Differential Convergence of Life‐Cycle Inventories toward Upstream Production Layers

Summary We present an input-output analysis of the life-cycle labor, land, and greenhouse gas (GHG) requirements of alternative options for three case studies: investing money in a new vehicle versus in repairs of an existing vehicle (labor), passenger transport modes for a trip between Sydney and Melbourne (land use), and renewable electricity generation (GHG emissions). These case studies were chosen to demonstrate the possibility of rank crossovers in life-cycle inventory (LCI) results as system boundaries are expanded and upstream production inputs are taken into account.
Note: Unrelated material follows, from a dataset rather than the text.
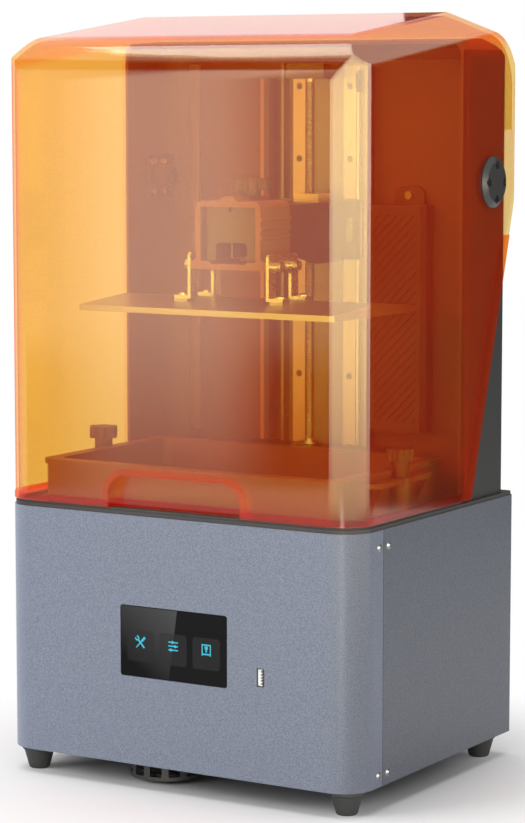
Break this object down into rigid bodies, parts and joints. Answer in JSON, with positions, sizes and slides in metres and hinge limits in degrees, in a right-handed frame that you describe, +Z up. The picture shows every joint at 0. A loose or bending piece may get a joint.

They demonstrate that differential convergence can cause crossovers in the ranking of inventories for alternative functional units occurring at second-and higher-order upstream production layers. These production layers are often excluded in conventional process-type life-cycle assessment (LCA) by the delineation of a finite system boundary, leading to a systematic truncation error within the LCI. The exclusion of higher-order upstream inputs can be responsible for ranking crossovers going unnoticed. In this case, an incomplete conventional process-type LCA of two alternative options can result in preferences and recommendations to decision makers that are different from preferences and recommendations concluded from a complete hybrid input-output-based assessment. Therefore, the need to avoid misleading effects on the ranking of alternative functional units due to differential convergence supports the practice of hybrid input-output-based LCA techniques.